> [Collected material]:

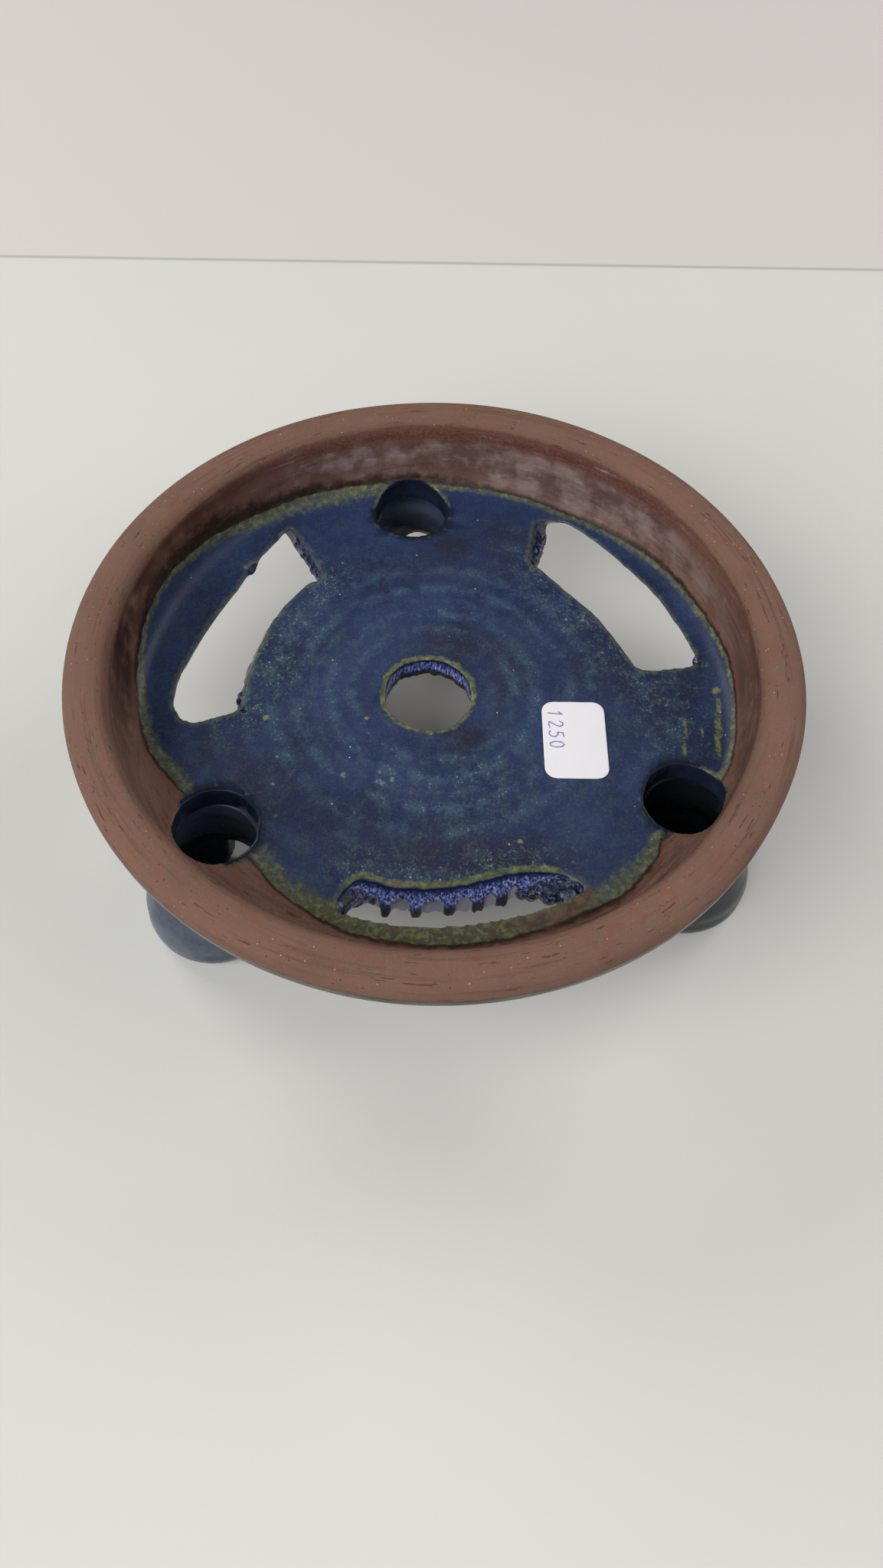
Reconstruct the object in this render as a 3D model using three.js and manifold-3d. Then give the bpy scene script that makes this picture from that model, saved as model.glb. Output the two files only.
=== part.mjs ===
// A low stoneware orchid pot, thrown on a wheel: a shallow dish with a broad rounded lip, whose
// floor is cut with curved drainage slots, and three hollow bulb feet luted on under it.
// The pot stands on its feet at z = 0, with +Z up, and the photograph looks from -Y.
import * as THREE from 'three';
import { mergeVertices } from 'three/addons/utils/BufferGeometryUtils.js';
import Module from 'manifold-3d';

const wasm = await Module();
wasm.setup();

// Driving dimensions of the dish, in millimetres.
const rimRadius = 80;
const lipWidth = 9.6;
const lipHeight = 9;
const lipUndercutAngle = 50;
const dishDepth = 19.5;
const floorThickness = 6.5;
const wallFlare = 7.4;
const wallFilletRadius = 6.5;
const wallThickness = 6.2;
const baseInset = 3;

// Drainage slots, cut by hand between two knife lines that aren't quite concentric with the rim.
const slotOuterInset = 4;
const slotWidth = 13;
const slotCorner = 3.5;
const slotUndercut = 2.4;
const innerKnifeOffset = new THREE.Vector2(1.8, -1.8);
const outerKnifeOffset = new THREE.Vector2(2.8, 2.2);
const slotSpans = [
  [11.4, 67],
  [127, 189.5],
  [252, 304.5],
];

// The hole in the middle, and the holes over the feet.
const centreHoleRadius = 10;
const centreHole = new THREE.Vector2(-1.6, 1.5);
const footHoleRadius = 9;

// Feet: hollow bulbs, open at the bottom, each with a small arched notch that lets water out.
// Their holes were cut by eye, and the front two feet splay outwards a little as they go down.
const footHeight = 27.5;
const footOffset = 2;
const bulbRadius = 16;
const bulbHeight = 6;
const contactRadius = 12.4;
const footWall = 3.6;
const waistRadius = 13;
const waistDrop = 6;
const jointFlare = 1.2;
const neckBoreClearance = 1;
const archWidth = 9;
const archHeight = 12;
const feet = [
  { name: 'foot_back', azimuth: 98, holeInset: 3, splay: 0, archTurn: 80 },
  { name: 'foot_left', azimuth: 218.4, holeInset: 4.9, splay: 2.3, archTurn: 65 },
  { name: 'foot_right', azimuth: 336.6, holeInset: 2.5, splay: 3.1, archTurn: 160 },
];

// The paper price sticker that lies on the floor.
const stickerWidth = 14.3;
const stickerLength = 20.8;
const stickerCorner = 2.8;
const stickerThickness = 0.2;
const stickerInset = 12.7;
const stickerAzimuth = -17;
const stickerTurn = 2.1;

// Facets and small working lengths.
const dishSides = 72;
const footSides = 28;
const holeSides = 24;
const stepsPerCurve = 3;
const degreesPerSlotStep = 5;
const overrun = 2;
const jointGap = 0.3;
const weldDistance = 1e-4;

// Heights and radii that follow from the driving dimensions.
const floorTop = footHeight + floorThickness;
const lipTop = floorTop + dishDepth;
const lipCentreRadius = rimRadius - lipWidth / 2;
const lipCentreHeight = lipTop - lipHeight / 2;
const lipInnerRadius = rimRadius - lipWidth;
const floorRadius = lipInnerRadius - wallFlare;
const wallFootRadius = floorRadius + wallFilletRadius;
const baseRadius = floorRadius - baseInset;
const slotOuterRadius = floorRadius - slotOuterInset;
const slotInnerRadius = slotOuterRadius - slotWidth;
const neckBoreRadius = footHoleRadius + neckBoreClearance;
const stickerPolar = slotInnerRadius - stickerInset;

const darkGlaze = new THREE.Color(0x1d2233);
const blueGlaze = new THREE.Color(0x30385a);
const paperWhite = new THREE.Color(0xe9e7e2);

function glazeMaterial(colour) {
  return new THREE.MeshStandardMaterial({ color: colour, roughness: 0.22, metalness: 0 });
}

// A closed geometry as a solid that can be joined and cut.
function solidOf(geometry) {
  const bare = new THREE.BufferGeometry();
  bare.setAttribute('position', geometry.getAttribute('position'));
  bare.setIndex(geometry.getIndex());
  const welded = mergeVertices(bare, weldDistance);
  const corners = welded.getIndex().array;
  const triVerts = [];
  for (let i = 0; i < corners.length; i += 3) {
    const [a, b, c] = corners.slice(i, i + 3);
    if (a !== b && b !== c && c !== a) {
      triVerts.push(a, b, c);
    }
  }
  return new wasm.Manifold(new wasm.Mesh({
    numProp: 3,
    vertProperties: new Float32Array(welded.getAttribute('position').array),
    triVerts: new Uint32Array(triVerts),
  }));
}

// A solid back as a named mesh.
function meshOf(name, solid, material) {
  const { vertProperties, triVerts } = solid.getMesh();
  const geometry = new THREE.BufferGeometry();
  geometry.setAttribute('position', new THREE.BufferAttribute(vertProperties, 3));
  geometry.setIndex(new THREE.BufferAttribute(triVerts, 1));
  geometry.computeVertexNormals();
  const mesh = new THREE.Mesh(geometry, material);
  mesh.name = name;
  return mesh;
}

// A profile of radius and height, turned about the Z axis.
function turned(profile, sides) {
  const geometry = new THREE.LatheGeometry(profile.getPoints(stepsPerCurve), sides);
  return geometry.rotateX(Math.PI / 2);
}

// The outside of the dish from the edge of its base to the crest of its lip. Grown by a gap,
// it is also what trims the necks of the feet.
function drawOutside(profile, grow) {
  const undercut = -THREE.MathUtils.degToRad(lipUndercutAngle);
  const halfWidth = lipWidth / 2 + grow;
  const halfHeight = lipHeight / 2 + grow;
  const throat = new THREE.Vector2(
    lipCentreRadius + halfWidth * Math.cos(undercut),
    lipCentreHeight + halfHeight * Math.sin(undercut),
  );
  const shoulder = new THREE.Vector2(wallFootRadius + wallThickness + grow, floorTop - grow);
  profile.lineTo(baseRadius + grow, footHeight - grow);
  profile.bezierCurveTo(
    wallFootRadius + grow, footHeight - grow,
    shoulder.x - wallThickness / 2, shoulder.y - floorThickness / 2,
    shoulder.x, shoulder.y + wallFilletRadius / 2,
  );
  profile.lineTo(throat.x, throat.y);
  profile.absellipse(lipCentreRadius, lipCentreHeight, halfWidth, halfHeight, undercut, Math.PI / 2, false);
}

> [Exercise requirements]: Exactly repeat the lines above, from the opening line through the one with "const baseInset = 3;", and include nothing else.

> [Answer to the exercise]:
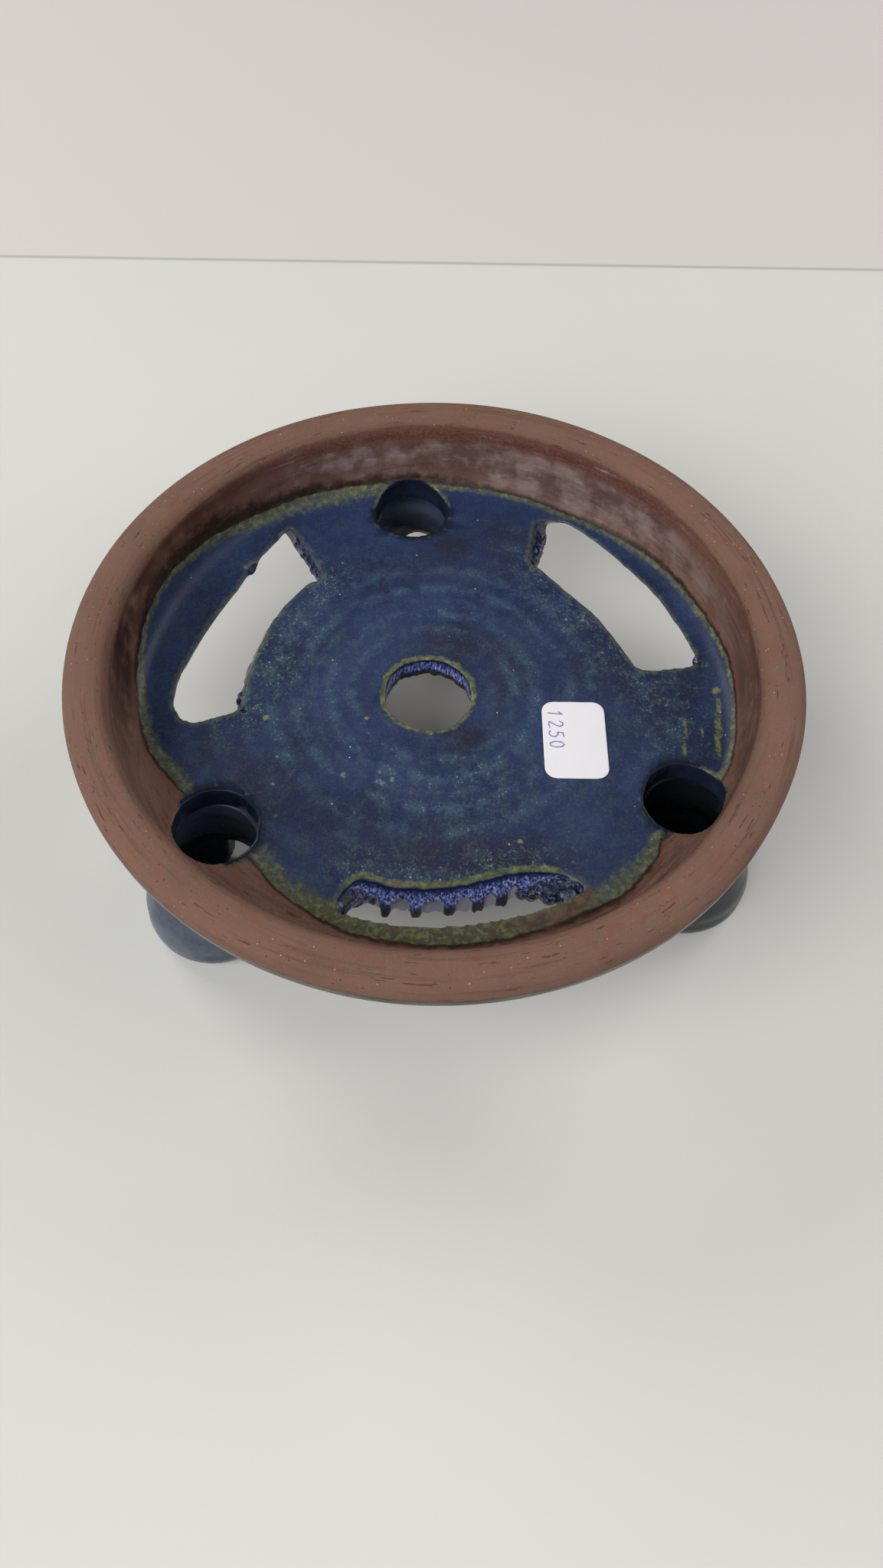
Reconstruct the object in this render as a 3D model using three.js and manifold-3d. Then give the bpy scene script that makes this picture from that model, saved as model.glb. Output the two files only.
=== part.mjs ===
// A low stoneware orchid pot, thrown on a wheel: a shallow dish with a broad rounded lip, whose
// floor is cut with curved drainage slots, and three hollow bulb feet luted on under it.
// The pot stands on its feet at z = 0, with +Z up, and the photograph looks from -Y.
import * as THREE from 'three';
import { mergeVertices } from 'three/addons/utils/BufferGeometryUtils.js';
import Module from 'manifold-3d';

const wasm = await Module();
wasm.setup();

// Driving dimensions of the dish, in millimetres.
const rimRadius = 80;
const lipWidth = 9.6;
const lipHeight = 9;
const lipUndercutAngle = 50;
const dishDepth = 19.5;
const floorThickness = 6.5;
const wallFlare = 7.4;
const wallFilletRadius = 6.5;
const wallThickness = 6.2;
const baseInset = 3;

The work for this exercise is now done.